Un podenco ibicenco ha sido rescatado por los omnipresentes bomberos en un acantilado de Formentera. Estos bomberos se la juegan galantemente, ya sea para rescatar a las excursionistas que se desmayan en Atlantis, al desorientado ejecutivo metido a senderista dominguero, al alpinista que no sabe que escalar Aubarca o Barbaria es más traicionero que el Mont Blanc, o al podenco despistado que termina preso en un acantilado.

Como una moderna de estirpe de caballeros andantes, los bomberos prestan arriesgado servicio con alegría, y luego se despojan de la armadura para posar en pelotas en calendarios cachondos que subvencionan diversas cosas. Pero que hagan lo que quieran, pues se lo han ganado con creces con su conducta valiente en todo momento.

Pero ¿cómo llegó este podenco a lugar tan inaccesible? ¿Estaría persiguiendo a alguna coqueta lagartija azul o una esquiva jineta? ¿O tal vez una fina becada que no quería acabar en el sabroso arroz de un payés gourmet? ¿Es posible que cayera tras uno de sus saltos estratosféricos, persiguiendo un conejo o cazando al vuelo una perdiz? Sabemos que su olfato y oído son finísimos, que es cazador supremo de carácter muy particular, pero su vista no es precisamente de águila.
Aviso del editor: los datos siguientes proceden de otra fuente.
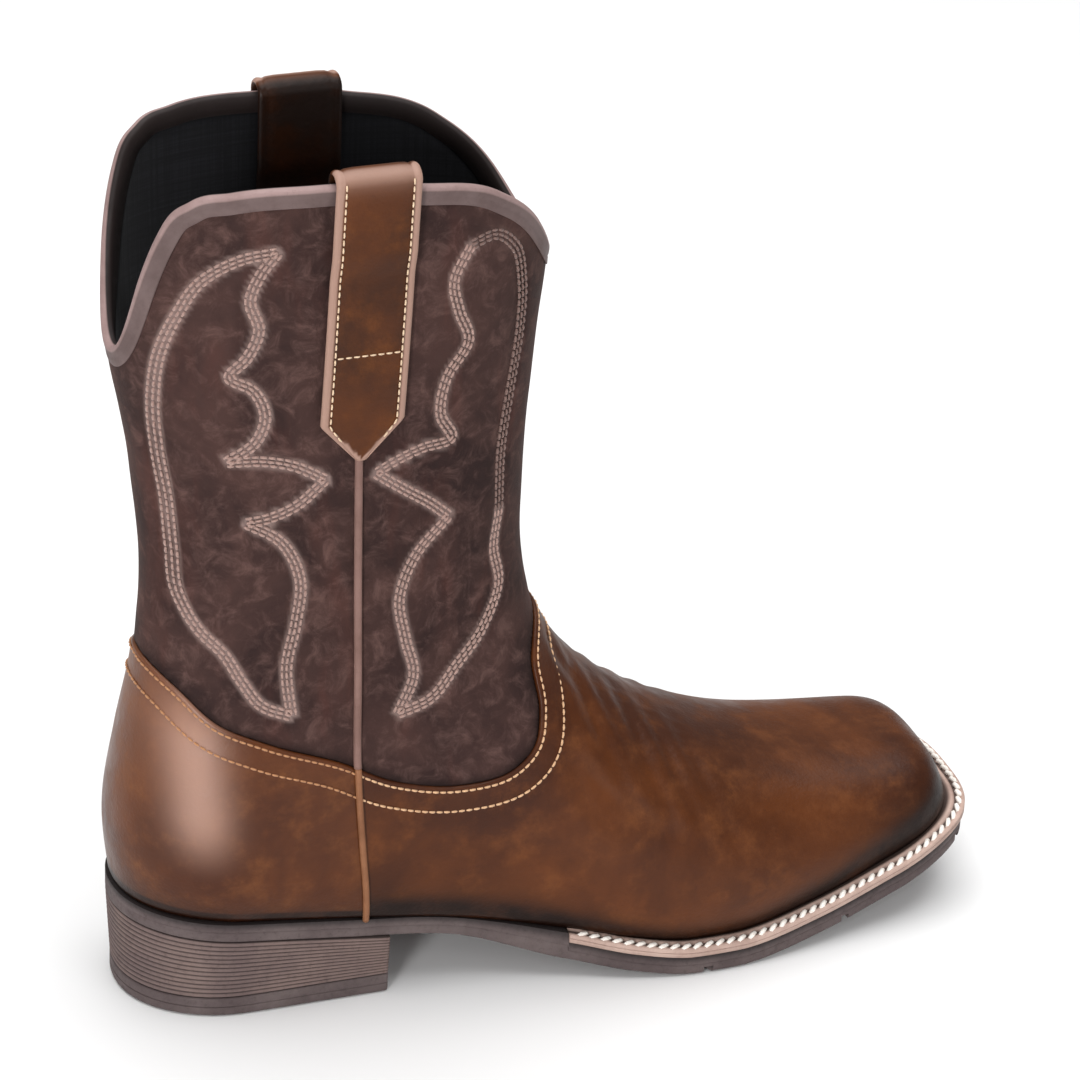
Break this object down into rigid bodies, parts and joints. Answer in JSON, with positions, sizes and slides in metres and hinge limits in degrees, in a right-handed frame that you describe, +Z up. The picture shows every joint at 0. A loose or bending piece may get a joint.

El caso es que el podenco ibicenco, una de las razas más antiguas –miles de años de tradición cazadora junto al hombre—, se conserva corriendo por las Pitiusas desde que lo trajeron los navegantes fenicios. El factor insular protegió la pureza de una raza que ha sido muy representada en los relieves del Antiguo Egipto, identificándose con el dios de ultratumba, Anubis, fiel acompañante de la divina Isis. Y como el vino, Bes y Tanit, aquí se ha quedado.